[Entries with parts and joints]
Begin

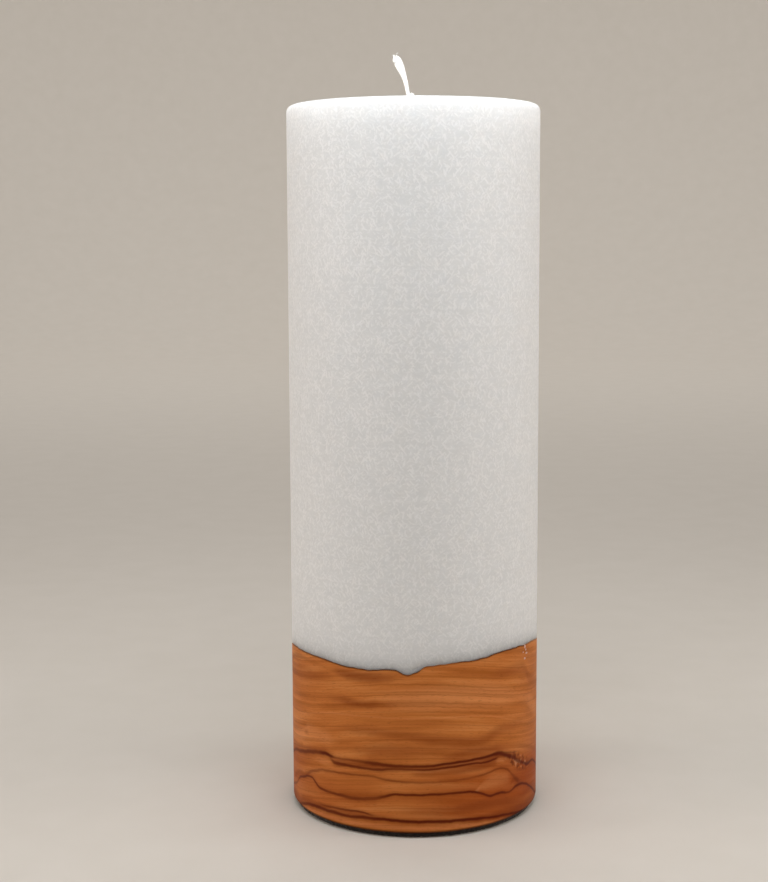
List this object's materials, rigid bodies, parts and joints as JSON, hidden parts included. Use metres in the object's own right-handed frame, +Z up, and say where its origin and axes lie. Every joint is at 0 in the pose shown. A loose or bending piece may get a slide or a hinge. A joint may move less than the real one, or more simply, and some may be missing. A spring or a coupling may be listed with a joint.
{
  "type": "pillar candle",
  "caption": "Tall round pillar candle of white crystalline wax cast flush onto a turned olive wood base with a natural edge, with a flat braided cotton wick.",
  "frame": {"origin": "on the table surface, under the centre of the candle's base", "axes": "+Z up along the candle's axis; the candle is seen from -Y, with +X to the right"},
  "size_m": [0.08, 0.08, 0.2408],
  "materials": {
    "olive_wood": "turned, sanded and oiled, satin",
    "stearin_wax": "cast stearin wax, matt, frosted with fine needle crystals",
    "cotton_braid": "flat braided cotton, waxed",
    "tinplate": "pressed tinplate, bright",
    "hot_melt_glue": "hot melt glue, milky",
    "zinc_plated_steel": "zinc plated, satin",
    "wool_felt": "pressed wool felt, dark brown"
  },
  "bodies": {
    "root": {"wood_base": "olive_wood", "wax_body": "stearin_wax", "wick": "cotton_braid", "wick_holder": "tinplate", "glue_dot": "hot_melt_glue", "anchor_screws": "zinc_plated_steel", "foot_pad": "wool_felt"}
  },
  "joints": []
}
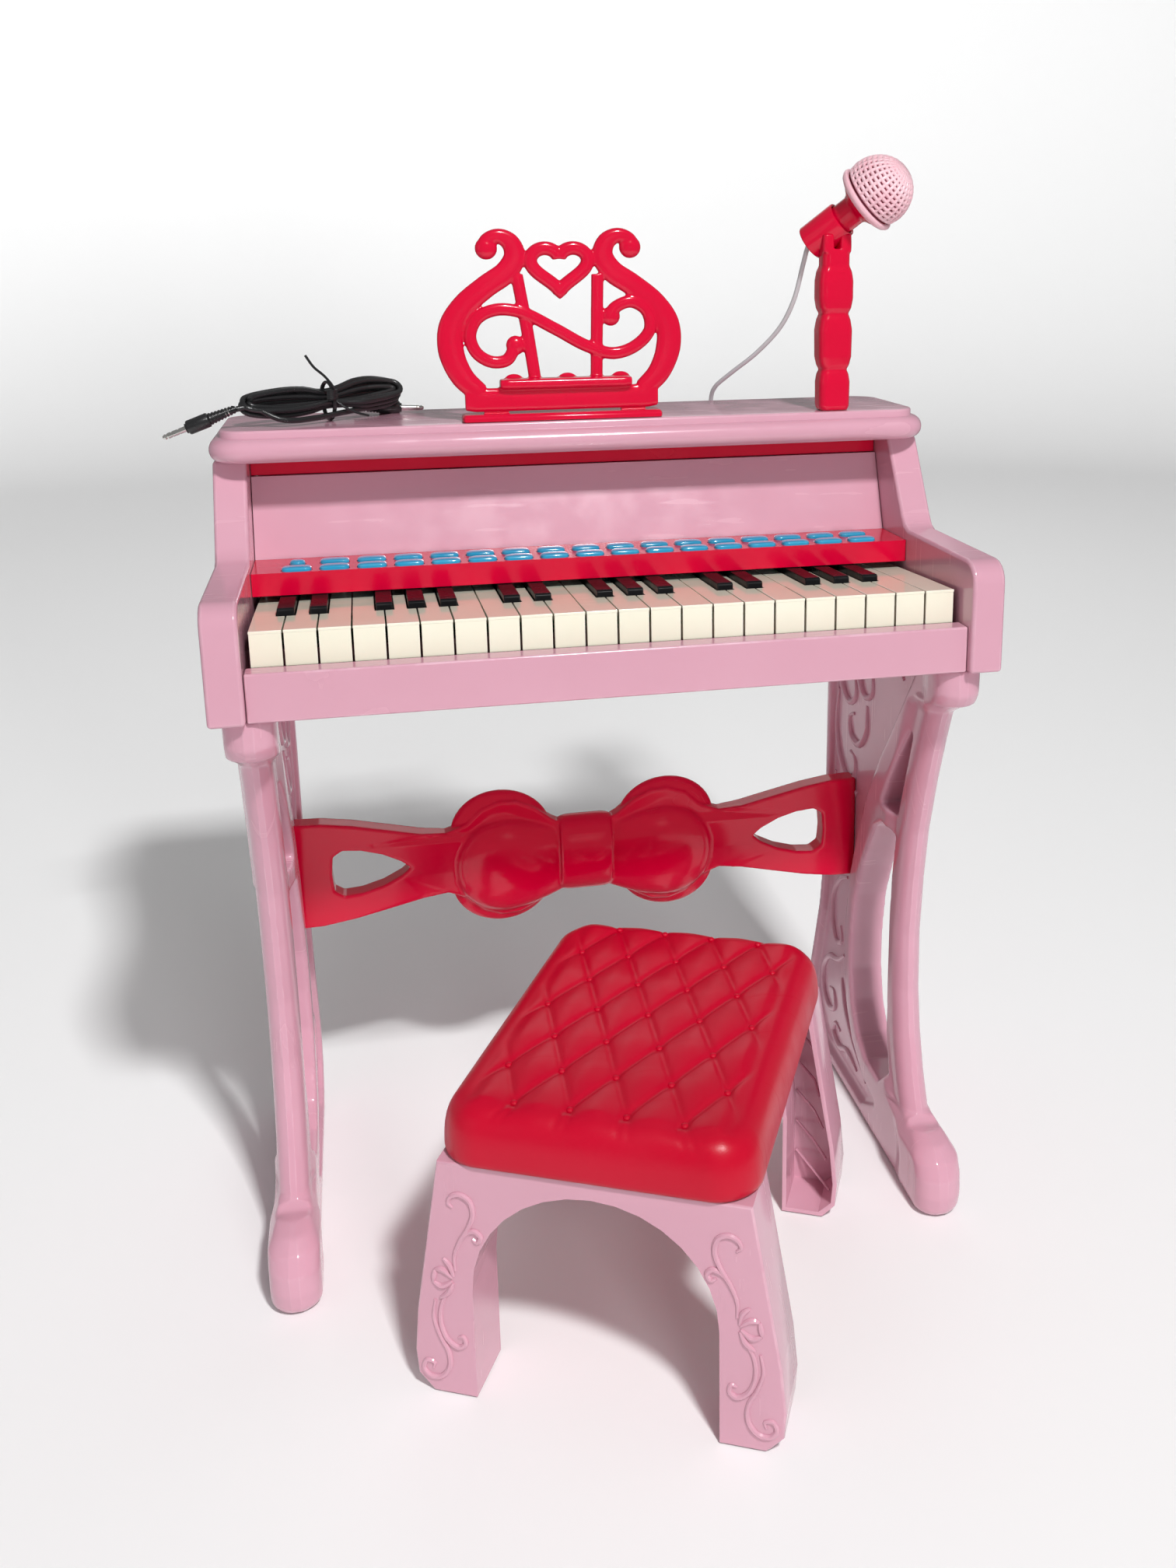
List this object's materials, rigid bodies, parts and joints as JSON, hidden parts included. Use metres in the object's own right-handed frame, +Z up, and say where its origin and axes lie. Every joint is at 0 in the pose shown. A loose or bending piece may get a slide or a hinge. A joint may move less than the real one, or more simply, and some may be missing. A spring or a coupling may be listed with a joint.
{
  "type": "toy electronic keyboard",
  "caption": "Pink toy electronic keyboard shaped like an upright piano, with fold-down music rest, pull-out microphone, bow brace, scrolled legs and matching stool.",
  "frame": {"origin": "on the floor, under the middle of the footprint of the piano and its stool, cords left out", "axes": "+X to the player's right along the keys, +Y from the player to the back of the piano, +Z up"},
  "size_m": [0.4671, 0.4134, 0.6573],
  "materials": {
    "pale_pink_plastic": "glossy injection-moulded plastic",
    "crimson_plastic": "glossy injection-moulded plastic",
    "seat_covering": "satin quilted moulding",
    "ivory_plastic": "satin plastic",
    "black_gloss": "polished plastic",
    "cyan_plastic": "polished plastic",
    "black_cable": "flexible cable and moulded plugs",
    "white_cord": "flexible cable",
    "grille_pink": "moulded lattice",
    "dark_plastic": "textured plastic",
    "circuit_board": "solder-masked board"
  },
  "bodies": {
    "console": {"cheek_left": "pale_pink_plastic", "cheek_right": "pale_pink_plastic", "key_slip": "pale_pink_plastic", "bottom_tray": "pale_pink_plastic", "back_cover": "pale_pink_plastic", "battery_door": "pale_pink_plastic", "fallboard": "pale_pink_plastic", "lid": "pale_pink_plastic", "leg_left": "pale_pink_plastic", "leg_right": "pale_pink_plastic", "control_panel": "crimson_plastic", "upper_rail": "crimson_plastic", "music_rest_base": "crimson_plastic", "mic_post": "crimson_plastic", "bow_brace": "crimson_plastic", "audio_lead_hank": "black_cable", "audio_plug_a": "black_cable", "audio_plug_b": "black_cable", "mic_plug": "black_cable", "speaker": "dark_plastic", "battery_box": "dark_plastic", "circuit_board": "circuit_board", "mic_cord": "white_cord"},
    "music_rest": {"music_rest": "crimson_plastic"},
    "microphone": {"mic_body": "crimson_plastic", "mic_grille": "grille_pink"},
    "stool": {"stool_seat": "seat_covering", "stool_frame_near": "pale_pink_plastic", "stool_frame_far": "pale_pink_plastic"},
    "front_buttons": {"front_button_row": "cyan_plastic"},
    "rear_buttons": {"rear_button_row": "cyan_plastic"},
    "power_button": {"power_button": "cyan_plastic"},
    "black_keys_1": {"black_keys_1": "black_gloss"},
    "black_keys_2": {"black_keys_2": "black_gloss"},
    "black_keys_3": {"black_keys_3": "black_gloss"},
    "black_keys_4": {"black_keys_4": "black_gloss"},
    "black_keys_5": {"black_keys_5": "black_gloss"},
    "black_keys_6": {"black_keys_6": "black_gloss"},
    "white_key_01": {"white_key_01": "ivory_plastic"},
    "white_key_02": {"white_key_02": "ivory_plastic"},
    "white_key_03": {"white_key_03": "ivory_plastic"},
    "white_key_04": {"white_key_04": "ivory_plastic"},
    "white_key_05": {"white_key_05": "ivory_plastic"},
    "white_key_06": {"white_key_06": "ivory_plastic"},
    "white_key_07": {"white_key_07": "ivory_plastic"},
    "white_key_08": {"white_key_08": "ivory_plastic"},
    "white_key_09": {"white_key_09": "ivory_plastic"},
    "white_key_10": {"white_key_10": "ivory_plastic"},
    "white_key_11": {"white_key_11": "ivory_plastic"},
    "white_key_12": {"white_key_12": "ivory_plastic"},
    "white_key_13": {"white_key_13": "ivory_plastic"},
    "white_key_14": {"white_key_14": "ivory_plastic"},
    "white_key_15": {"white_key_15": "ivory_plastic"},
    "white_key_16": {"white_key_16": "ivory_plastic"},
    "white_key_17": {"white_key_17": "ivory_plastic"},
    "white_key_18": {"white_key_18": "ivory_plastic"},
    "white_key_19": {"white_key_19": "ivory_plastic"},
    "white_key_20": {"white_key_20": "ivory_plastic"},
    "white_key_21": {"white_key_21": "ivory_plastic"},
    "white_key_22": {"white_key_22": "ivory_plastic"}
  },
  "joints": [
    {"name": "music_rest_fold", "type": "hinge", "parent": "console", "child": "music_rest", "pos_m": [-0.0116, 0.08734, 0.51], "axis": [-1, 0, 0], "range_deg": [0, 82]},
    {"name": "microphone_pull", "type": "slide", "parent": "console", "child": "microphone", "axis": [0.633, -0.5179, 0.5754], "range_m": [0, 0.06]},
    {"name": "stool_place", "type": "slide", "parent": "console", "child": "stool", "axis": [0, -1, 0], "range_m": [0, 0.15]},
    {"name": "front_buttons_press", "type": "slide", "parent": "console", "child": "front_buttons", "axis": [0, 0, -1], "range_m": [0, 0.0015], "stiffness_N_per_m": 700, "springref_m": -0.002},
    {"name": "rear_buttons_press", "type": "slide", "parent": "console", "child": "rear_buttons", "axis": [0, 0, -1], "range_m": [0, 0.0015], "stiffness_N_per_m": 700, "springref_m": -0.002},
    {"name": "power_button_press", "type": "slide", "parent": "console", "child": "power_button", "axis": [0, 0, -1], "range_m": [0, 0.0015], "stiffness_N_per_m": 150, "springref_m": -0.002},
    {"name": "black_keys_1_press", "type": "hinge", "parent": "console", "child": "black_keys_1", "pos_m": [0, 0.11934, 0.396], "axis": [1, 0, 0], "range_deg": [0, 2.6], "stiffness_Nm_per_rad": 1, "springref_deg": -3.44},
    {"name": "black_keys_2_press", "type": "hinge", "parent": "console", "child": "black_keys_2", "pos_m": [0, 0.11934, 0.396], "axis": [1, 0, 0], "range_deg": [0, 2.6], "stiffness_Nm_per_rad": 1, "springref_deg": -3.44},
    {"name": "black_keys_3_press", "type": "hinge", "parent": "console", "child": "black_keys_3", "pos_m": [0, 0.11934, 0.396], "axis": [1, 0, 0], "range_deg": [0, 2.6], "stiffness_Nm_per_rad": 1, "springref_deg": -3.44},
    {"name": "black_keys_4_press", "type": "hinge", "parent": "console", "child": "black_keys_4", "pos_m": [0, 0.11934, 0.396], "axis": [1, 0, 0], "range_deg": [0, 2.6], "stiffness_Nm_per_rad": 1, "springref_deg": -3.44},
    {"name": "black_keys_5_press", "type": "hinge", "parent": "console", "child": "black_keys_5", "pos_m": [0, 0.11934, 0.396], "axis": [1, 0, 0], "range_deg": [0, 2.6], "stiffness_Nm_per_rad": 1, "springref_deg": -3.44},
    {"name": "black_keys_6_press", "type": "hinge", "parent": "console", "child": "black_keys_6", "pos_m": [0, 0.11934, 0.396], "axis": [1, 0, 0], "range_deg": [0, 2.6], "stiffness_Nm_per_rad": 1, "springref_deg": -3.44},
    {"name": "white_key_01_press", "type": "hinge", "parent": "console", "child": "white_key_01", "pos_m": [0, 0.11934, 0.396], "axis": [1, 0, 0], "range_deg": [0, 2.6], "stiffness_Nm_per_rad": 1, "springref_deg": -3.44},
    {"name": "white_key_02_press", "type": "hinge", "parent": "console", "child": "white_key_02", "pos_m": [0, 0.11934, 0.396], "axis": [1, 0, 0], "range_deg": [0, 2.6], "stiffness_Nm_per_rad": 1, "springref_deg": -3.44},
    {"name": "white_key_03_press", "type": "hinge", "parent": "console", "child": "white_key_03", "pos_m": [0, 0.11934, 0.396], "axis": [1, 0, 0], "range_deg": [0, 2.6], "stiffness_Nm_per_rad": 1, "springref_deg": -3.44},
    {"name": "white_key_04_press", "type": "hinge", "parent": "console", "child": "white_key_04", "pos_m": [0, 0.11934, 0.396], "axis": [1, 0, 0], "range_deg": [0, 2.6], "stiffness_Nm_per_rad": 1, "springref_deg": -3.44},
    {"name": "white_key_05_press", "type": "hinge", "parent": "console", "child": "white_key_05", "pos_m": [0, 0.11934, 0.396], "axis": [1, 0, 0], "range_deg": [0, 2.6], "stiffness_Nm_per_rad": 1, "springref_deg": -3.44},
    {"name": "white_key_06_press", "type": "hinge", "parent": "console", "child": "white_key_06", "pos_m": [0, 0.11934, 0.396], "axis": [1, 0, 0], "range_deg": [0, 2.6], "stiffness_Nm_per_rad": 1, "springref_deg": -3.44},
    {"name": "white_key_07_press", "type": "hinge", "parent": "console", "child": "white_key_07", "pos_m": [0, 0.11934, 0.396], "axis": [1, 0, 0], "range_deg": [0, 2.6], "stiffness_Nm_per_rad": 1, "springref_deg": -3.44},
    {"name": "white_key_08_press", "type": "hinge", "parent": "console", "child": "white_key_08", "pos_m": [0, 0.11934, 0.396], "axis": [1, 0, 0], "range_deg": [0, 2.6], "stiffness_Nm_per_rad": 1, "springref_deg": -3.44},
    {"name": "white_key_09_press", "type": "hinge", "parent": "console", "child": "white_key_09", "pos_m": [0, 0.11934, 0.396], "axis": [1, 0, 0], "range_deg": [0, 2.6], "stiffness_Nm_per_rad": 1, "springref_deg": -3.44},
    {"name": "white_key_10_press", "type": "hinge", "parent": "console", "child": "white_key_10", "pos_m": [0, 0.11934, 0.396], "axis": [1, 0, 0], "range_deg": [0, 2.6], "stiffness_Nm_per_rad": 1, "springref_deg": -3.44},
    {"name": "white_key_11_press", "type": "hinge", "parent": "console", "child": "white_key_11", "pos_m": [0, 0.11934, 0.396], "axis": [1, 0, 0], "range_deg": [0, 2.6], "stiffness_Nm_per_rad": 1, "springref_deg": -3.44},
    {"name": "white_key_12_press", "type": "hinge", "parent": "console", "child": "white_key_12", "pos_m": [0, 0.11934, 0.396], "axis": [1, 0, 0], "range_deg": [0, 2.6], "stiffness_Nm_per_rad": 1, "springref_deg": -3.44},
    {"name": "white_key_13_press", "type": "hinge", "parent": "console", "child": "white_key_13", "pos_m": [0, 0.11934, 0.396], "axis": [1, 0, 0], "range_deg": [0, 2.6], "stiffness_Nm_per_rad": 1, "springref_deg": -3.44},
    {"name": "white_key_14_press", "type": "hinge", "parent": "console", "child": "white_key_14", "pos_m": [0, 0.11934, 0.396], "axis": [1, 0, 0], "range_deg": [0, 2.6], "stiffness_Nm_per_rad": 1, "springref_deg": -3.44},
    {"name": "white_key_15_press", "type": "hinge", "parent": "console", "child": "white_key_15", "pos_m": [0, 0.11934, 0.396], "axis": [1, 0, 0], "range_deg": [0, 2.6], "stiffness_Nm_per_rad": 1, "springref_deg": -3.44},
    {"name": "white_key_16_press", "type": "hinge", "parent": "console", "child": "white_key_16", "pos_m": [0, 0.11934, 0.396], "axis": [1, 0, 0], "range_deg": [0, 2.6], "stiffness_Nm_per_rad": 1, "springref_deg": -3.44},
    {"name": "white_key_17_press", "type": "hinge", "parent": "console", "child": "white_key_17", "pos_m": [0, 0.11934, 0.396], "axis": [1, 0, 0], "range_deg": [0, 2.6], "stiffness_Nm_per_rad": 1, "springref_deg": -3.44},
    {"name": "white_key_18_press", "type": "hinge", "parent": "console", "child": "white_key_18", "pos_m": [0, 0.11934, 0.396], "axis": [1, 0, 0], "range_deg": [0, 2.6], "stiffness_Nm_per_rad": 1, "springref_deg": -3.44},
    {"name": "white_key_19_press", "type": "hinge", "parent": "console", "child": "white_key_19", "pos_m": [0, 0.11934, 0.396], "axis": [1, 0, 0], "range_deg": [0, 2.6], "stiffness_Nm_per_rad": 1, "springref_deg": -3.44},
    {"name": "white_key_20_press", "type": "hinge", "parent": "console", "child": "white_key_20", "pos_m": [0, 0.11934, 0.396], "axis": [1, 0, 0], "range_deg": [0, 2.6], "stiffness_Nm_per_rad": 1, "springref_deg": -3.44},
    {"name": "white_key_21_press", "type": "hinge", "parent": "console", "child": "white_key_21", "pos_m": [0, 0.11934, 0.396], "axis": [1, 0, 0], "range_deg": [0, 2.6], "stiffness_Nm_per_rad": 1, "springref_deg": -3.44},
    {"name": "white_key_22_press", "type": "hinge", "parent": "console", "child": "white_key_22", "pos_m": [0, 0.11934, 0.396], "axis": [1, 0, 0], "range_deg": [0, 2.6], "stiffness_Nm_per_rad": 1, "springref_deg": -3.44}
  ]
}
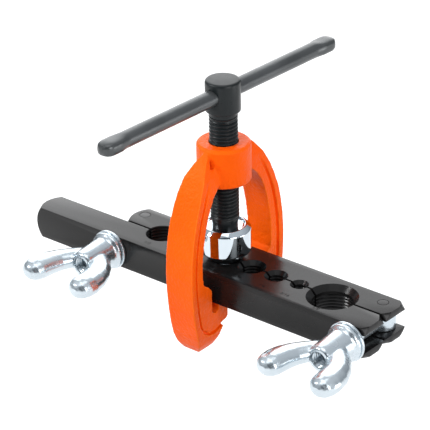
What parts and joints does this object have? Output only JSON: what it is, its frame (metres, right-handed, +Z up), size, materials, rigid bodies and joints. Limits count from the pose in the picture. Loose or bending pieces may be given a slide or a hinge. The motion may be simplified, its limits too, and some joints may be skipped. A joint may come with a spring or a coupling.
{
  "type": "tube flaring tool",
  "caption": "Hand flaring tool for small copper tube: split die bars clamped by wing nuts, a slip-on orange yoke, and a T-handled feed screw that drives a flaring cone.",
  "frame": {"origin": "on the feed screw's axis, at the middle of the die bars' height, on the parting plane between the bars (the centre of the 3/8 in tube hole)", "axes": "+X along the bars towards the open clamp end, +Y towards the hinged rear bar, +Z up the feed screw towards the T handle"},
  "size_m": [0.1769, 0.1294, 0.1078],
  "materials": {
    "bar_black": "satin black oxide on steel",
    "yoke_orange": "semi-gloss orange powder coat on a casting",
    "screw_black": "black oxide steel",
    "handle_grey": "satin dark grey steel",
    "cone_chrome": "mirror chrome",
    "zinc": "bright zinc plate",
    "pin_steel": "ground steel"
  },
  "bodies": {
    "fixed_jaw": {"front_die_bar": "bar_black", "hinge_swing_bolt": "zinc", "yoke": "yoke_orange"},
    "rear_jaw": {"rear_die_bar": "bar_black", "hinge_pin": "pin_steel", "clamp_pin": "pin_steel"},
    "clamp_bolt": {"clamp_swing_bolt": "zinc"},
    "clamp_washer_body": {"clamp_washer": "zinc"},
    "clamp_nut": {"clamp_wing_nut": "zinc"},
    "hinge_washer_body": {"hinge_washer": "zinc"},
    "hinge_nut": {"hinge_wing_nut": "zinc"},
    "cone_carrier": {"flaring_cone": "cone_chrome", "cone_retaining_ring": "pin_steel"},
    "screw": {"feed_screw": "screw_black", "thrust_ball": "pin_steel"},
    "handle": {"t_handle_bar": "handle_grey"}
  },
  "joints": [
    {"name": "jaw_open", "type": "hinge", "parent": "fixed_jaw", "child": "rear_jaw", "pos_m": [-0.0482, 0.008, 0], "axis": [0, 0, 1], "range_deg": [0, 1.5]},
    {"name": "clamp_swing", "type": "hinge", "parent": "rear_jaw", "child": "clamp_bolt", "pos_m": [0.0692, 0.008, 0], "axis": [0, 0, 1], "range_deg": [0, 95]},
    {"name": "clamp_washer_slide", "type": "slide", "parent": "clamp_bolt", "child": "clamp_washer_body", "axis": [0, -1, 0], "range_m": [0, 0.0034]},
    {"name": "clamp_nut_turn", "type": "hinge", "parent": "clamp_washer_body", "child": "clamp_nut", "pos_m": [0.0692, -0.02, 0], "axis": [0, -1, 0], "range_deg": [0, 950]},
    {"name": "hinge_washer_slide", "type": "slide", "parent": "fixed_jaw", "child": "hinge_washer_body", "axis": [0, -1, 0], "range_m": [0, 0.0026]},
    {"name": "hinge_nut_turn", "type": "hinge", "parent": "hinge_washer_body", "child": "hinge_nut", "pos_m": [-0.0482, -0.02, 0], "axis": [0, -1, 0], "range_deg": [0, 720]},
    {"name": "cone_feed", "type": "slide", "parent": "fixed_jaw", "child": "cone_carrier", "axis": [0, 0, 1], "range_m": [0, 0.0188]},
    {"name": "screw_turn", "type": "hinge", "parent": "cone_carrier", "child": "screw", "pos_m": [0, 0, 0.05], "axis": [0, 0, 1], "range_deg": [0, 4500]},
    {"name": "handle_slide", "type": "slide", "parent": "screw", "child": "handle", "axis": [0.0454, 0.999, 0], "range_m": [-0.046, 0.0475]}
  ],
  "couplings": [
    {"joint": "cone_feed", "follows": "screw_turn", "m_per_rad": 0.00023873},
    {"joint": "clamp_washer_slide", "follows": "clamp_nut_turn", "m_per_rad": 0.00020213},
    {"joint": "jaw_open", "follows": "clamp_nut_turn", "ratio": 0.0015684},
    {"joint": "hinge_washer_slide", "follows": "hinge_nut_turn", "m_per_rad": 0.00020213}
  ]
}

End

Aim: Pick out the lines that have the word "from". Copy them all.

Correct answer:
  "frame": {"origin": "on the table surface, under the centre of the candle's base", "axes": "+Z up along the candle's axis; the candle is seen from -Y, with +X to the right"},
  "frame": {"origin": "on the floor, under the middle of the footprint of the piano and its stool, cords left out", "axes": "+X to the player's right along the keys, +Y from the player to the back of the piano, +Z up"},
What parts and joints does this object have? Output only JSON: what it is, its frame (metres, right-handed, +Z up), size, materials, rigid bodies and joints. Limits count from the pose in the picture. Loose or bending pieces may be given a slide or a hinge. The motion may be simplified, its limits too, and some joints may be skipped. A joint may come with a spring or a coupling.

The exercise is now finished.